Today is the birthday of James McNeill Whistler (1834-1903). In celebration, today we offer up this excerpt from an article about Whistler’s Green and Violet: The Evening Walk, a painting in Crystal Bridges’ permanent collection. The full article, written by Daniel E. Sutherland, Distinguished Professor History at the University of Arkansas, appears in the latest issue of C magazine, Crystal Bridges’ membership publication. –LD
Green and Violet: The Evening Walk is a complex and energetic little picture that shows several sailboats in the distance and groups of people strolling on the beach. Whistler enhanced this sense of motion by placing the boats, set against a high horizon, on nearly the same level as the people, and constricting the space where the people promenade. A pier, jutting into the water, confines the beach and limits our view of the narrow strip of water beyond, which, in turn, further concentrates attention on the movement ashore. Whistler relied primarily on just three colors, and spread his paints thinly and fluidly—in long, ribbon-like strokes for the sky, water, and beach—with people, boats, and pier inserted by heavier vertical strokes.
He would have used a quite different technique earlier in his career.
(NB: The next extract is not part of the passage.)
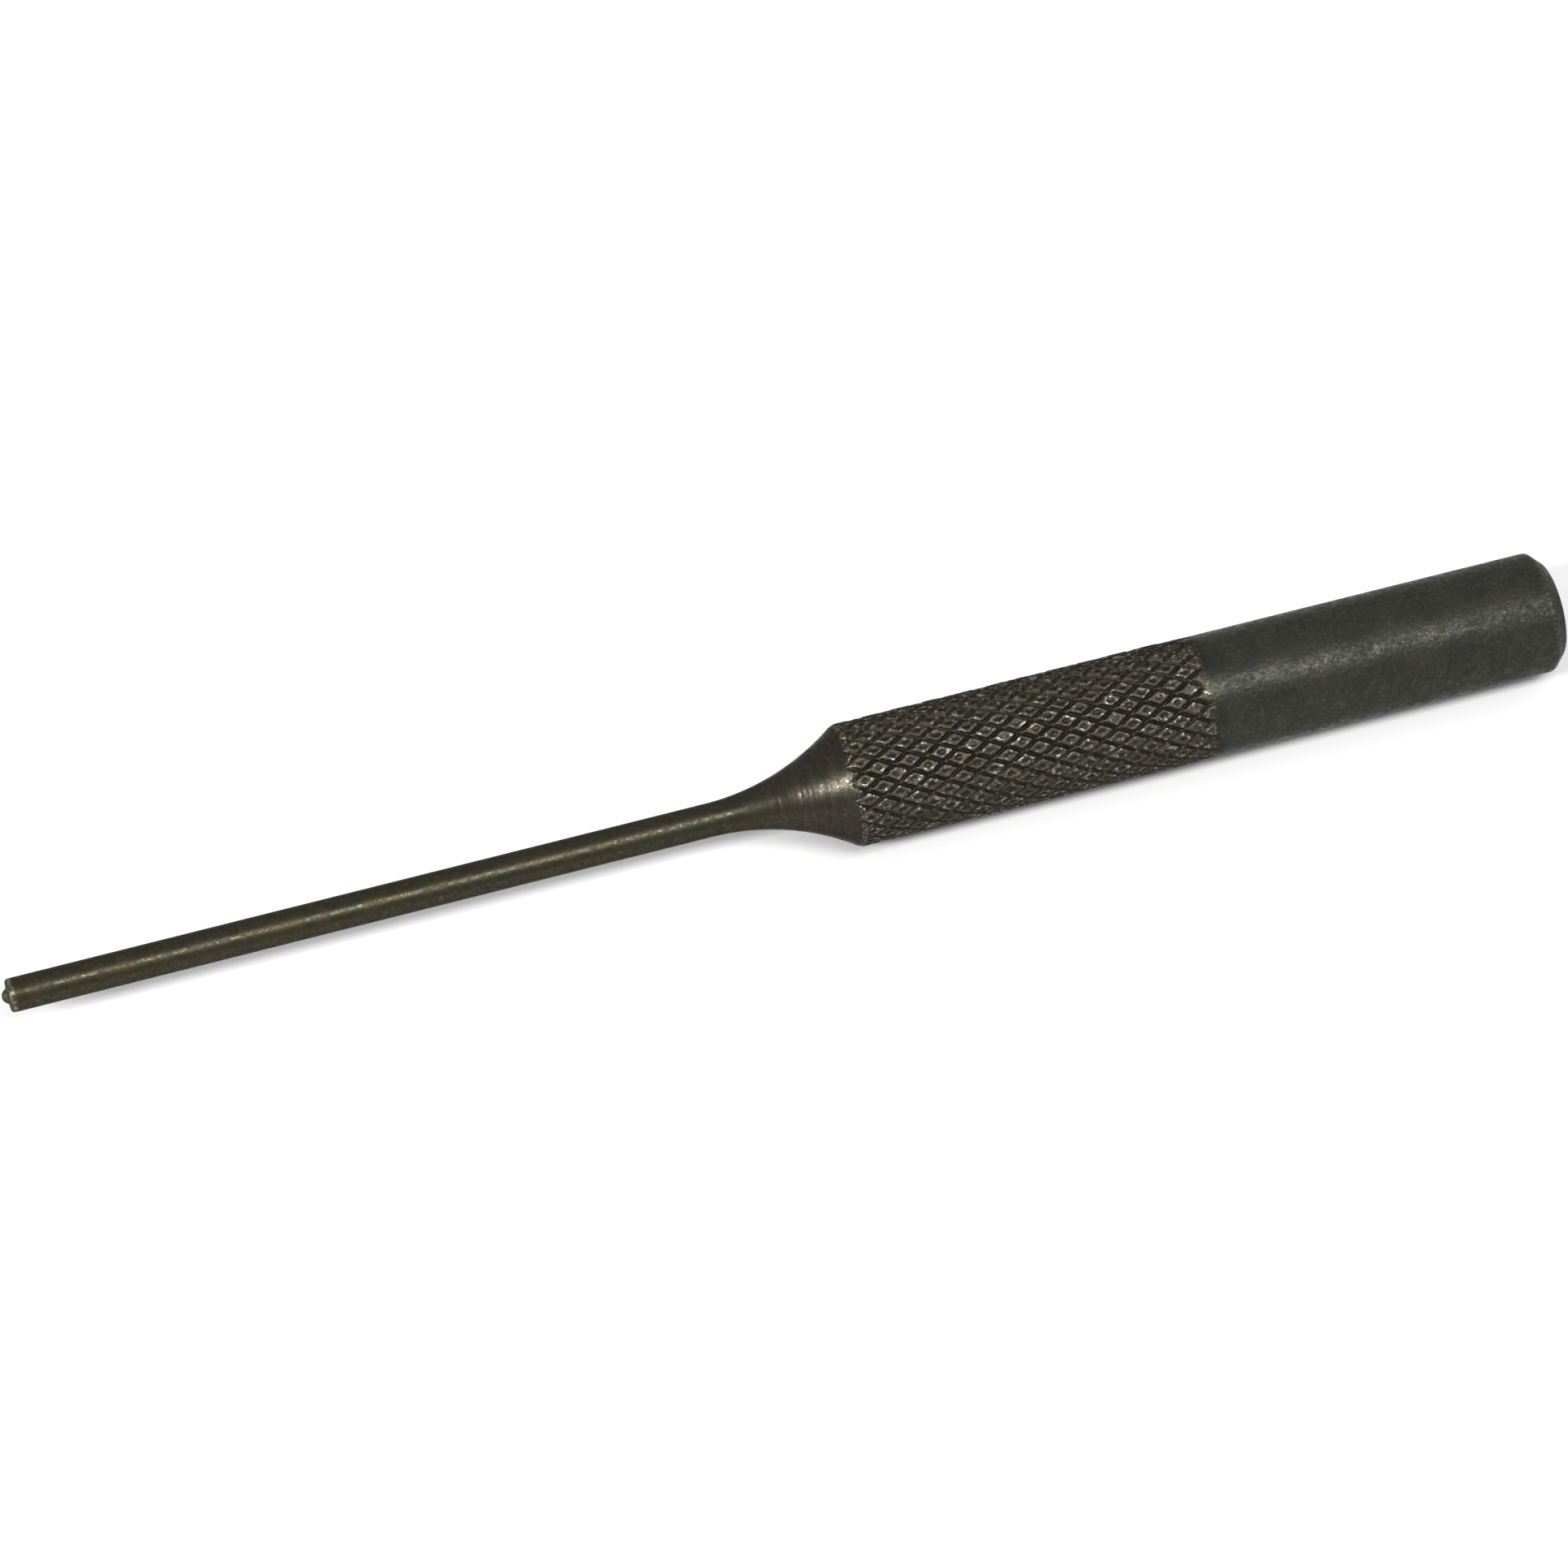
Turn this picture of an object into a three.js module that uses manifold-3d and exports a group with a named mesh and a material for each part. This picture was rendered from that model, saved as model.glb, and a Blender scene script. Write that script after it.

In those days, emulating Gustave Courbet, the French Realist, Whistler preferred a thick, impasto look. However, his painting took several dramatic turns in the mid-1860s. He rejected Courbet’s dependence on color to fix the eye and hold a composition together. Courbet’s influence had been “odious!” he complained to his closest artist friend at that time, Henri Fantin-Latour. “The regret I feel and the rage, hate even, I feel for all that now,” Whistler insisted, “would astonish you.” Thereafter, he limited his palette to a few “opposing colors” and strove for a balance of generally muted tones. The thinner, more fluid application of his paint he learned not from the French, but from the English—historically from Thomas Gainsborough, more personally from his friend Albert Moore, the Neo-Classicist. Although the effect is less striking on wooden panels than on canvas, Whistler compared it to “breath on the surface of a pane of glass.”
Finally, there is the title of Green and Violet. Early in his career, by at least 1863, Whistler rejected the long-accepted notion that a painting should tell a story. Instead, he championed the new but growing philosophy of “art for art’s sake,” which insisted that the most important requirement for any work of art was that it be beautiful. To emphasize this point, he used either musical terms, such as symphony, nocturne, or harmony, as titles for his paintings, or emphasized their dominant colors.
So here, in one small painting, easily overlooked in a gallery of much larger pictures, Crystal Bridges has a miniature masterpiece that demonstrates several of the most important innovations of the nation’s finest artist.